While HBO and Chronicle Books gave the duo “this amazing freedom to align the characters as we needed, obviously there were some limitations,” Dean said. “There was this fairly stringent approval process to go through, which I completely understand because that’s the thing — I’m an author on Game of Thrones, but it’s not mine, so they were there just to keep us on track in terms of the series’ feel, the series’ ethos, but we had so much creativity around that.”Anyone who visits a metaphysical shop or encounters Stuart R. Kaplan’s massive, four-volume Encyclopedia of Tarot will be awestruck by the proliferation of tarot decks, including any number of pop culture-themed decks ranging from Hello Kitty to Baseball Tarot, and now Game of Thrones.

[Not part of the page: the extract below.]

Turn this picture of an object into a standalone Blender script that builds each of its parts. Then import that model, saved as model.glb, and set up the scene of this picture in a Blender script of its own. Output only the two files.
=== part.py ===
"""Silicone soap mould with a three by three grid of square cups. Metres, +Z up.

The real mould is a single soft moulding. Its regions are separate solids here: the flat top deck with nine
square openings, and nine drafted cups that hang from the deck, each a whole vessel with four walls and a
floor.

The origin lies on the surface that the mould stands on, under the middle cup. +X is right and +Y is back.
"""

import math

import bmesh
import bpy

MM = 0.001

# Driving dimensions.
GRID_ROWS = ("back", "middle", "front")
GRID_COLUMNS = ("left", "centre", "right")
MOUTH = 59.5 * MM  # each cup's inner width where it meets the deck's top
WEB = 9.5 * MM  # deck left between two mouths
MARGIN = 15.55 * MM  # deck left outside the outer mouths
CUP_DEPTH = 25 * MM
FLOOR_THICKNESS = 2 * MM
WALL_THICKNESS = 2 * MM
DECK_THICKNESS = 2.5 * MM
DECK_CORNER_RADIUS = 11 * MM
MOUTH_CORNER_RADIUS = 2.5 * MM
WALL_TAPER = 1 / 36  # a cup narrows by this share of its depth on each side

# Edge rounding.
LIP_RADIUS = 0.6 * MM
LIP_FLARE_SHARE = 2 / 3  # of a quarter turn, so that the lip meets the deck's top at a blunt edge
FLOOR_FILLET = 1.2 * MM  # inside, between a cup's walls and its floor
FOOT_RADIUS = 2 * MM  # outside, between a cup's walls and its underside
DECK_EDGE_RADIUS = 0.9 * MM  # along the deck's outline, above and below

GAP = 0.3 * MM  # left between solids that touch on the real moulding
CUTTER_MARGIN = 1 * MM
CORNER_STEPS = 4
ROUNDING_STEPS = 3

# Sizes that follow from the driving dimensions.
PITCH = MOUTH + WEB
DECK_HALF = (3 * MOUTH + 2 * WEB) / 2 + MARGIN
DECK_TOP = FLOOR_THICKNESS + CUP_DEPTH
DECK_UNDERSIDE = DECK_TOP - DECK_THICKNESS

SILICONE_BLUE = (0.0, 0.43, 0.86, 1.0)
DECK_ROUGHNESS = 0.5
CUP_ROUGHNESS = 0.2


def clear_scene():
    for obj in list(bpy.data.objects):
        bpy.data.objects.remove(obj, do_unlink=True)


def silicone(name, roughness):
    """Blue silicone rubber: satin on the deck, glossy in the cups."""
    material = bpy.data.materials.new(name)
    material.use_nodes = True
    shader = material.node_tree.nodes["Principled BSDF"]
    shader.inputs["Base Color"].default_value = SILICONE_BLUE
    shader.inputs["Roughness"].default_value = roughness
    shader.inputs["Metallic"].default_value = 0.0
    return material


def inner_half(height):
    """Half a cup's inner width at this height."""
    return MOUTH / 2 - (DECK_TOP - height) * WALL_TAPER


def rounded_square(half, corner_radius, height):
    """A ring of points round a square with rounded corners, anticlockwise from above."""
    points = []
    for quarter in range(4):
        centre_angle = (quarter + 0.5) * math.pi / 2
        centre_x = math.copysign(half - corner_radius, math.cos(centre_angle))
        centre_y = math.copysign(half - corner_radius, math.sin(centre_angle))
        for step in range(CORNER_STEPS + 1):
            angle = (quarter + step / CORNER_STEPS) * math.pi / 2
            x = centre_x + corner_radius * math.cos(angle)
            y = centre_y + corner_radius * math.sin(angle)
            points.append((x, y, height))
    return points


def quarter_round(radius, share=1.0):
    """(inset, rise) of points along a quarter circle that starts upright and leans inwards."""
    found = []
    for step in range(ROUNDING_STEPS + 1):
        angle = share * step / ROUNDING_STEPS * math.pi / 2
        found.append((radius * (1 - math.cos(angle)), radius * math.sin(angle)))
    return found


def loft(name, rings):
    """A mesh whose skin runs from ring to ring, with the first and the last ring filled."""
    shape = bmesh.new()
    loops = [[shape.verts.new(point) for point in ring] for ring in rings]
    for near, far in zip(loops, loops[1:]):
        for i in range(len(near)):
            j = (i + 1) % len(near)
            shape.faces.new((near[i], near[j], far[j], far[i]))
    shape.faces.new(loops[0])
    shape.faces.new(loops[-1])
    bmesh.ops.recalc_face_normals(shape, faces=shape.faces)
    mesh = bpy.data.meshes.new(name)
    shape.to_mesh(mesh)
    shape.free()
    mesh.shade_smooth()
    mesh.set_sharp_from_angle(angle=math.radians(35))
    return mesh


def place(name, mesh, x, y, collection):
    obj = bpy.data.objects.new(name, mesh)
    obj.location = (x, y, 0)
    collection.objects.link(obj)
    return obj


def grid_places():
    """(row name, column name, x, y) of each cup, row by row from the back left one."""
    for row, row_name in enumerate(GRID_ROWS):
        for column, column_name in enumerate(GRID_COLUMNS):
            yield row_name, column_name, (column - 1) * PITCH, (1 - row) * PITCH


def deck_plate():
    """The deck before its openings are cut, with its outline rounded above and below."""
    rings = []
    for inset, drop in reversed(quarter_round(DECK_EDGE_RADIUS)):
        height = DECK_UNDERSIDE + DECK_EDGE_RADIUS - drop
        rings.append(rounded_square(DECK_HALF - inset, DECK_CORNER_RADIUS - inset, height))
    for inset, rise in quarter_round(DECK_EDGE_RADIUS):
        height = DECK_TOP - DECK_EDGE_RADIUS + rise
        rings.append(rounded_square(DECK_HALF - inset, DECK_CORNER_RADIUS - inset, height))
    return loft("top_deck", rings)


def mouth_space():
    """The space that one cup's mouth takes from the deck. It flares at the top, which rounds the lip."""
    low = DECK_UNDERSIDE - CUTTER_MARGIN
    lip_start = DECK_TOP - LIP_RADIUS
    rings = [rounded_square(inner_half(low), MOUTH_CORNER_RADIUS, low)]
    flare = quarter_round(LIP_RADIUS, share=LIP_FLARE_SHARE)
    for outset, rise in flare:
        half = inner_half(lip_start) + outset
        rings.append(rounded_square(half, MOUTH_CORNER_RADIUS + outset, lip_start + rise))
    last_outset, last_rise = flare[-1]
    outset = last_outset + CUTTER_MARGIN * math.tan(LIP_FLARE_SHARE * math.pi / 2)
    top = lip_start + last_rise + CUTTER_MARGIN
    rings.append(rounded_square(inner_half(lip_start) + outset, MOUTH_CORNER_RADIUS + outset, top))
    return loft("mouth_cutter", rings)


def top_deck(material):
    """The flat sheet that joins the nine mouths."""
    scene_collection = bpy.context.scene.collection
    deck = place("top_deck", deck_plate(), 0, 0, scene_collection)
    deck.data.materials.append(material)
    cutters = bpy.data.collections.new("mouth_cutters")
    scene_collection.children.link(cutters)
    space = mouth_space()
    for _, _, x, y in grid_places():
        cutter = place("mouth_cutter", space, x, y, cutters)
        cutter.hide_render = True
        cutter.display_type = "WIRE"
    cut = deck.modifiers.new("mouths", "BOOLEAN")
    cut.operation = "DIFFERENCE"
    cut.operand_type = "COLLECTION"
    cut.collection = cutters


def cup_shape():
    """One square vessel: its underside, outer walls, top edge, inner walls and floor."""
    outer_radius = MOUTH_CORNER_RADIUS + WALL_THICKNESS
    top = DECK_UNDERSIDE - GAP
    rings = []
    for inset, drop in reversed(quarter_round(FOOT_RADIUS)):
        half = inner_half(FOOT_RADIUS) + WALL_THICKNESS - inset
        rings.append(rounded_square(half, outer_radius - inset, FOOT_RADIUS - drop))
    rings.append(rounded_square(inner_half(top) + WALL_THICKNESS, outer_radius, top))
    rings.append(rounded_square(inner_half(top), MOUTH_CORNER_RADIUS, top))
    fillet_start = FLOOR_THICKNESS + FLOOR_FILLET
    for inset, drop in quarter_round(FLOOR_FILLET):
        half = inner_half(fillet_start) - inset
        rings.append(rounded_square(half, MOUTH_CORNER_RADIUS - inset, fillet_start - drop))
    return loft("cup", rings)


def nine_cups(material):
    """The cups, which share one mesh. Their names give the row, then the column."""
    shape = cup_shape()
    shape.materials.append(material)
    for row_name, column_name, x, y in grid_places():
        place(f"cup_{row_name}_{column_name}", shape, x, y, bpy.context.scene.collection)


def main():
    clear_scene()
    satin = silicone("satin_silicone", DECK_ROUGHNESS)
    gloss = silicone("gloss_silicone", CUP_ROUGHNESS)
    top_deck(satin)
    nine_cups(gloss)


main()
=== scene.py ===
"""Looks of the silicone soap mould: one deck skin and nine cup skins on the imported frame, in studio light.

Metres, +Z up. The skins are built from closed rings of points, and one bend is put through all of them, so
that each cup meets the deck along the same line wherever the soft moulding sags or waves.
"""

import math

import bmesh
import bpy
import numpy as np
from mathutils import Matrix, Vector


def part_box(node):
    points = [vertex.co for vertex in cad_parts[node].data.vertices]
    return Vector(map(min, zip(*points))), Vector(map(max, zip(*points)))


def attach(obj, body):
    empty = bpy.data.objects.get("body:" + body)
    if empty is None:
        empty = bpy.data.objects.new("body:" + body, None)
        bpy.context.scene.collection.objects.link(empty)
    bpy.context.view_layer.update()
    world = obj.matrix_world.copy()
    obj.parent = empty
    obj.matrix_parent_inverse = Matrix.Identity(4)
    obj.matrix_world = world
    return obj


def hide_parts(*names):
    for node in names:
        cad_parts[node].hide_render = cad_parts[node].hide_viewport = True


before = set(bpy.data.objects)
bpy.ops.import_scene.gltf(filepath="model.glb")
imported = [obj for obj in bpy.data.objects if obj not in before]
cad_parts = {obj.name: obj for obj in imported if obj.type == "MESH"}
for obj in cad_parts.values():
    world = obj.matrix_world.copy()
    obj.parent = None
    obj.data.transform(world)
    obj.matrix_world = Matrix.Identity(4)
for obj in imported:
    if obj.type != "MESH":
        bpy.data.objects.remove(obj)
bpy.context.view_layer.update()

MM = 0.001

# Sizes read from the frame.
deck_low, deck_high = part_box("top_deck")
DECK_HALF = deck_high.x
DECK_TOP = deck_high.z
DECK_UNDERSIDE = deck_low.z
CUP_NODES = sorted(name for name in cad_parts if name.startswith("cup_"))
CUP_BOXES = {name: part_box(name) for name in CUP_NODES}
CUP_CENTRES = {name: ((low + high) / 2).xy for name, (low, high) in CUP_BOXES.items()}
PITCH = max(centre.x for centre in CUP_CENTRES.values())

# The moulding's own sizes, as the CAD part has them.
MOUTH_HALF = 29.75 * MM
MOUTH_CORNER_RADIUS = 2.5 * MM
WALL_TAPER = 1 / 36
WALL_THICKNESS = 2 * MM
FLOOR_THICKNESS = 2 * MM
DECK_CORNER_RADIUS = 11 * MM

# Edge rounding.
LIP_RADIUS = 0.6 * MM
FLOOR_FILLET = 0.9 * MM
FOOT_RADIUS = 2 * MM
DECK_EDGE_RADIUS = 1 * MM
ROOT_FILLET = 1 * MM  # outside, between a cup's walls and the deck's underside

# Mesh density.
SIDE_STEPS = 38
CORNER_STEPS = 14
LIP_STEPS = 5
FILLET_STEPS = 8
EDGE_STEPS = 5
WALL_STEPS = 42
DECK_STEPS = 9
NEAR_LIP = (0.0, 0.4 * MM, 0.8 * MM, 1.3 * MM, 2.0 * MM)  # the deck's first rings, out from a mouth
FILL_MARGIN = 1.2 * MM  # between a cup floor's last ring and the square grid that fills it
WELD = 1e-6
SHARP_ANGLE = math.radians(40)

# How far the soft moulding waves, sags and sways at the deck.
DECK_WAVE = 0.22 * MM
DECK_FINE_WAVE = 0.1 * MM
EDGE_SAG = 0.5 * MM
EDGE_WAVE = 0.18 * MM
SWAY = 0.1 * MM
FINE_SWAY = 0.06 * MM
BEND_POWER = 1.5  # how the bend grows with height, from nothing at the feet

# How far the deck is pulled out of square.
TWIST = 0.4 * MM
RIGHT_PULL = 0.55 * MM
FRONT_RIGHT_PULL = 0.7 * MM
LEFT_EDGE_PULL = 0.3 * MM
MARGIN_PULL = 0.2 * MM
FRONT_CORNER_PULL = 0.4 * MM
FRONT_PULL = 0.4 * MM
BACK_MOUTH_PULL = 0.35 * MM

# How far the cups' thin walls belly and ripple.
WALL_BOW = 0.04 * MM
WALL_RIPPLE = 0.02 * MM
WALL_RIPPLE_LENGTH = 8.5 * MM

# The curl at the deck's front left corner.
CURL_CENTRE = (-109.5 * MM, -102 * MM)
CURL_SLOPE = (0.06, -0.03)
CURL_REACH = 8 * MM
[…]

Does Dean have any reservations about decks that go far beyond traditional medieval and Renaissance imagery?
“No, and I’ll tell you why: to me it’s about maybe reaching out to people who otherwise never would have thought of touching a tarot deck,” Dean said. “That held with steampunk and also particularly with Game of Thrones.
“People who love the series may be very intuitive but never found a deck that really resonated with them, and they may go, ‘Oh wow, I can cross this line here from this series into tarot.’ For me, it’s very much about reaching out to people who may benefit hugely as I have throughout my life with tarot being part of it.”
As a professional tarot reader, Dean has been using the deck for all of her readings for clients since its debut in March — more than 100 readings so far.
“I love it because it’s so direct,” she said. “It gets you right to the heart of the matter.”